California State University Chancellor Charles B. Reed discussed the recent executive salary increases, next year’s budget and the possibility of more tuition hikes in 2008 with student reporters during a teleconference Thursday afternoon.

Reed tackled the big issue from last week, the CSU Board of Trustees approving an increase in executive compensation, which is retroactive to July 1, 2007.

“If you’re going to have good universities, you need good leadership,” Reed said. “If you’re going to have good universities, you need to compete in a national marketplace.”

Presidents of the 23 CSU campuses received an average salary increase of 11.8 percent, Reed said.

“That doesn’t mean that everybody got 11.8 percent,” Reed said. “Some got more and some got less.”

Many students and faculty members have recently spoken against the increase in executive compensation. Reed said that while they respect other people’s opinions, it still isn’t an easy decision to make.

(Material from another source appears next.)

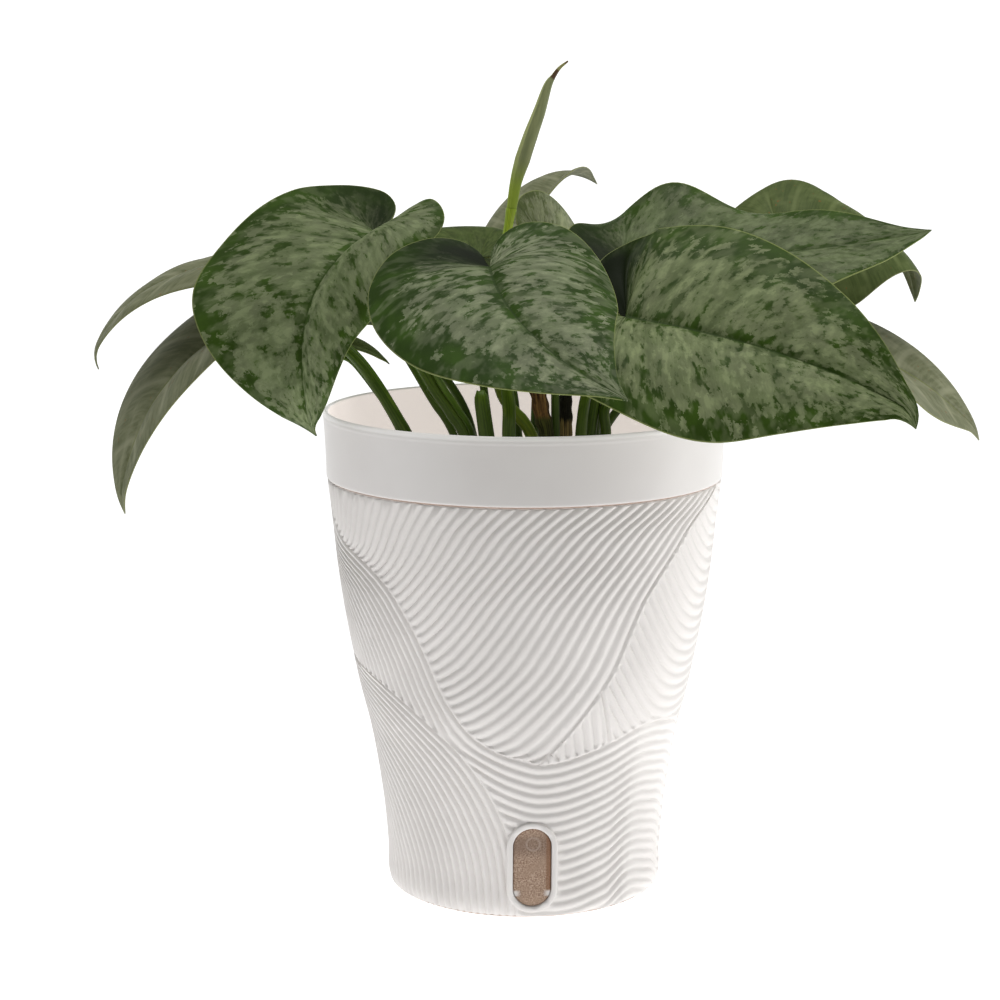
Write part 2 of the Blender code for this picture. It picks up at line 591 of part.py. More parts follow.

“What people don’t realize is the reason that we do these market analyses is, for instance, the faculty. We compare faculty positions against faculty positions,” Reed said. “What’s hard is you don’t compare president’s salaries with truck driver’s salaries. You compare banker’s salaries with bankers. You don’t compare banker’s salaries with accountants. You have to compare apples to apples in order to have a fair compensation.”

Reed used California Postsecondary Education Commission data to point out how CSU system salaries have been found to be 46 percent below the market, which is the reasoning for the board’s salary hikes.

Not only is there a salary gap between executives, but there’s also a salary gap between faculty members. CSU faculty members received a 6.2 percent pay increase against a 15 percent gap. Reed said he hopes that by the 2010-11 year, the salary gap for all employees, including faculty members, will be closed.

Last year, the CSU Board of Trustees adopted a five-year plan that would reduce the salary lags for all employee classifications. This is the first year the plan has seen any fiscal action. Reed said the plan does include a 22 percent increase in compensation for faculty members.

Tuition fees are expected to increase another 10 percent in 2008-09, as they did this year. Reed said they’re going to set up the compact, which would “allow the governor and the legislature to buy out that fee increase.” The governor bought out last year’s fee increase, but didn’t do the same this year.

As far as the budget, the CSU is treated well or “better than any other agency in state government,” as the system will receive a 7 percent funding increase in the 2007-08 budget. The budget will allow funds for an additional 10,000 students. Also in the budget is $157 million for compensation in health care costs, money to compensate more math and science teachers, and funding for the nursing program expansion.

Next year, the CSU is going to request for additional money for enrollment. Reed said they would ask for “1 percent for enrollment, which would be almost an additional $40 million.” This additional money is because the CSU campuses have reported that they have met or exceeded their enrollment quotas for this fall semester. Reed said the CSU system could enroll 10,000 more students than expected.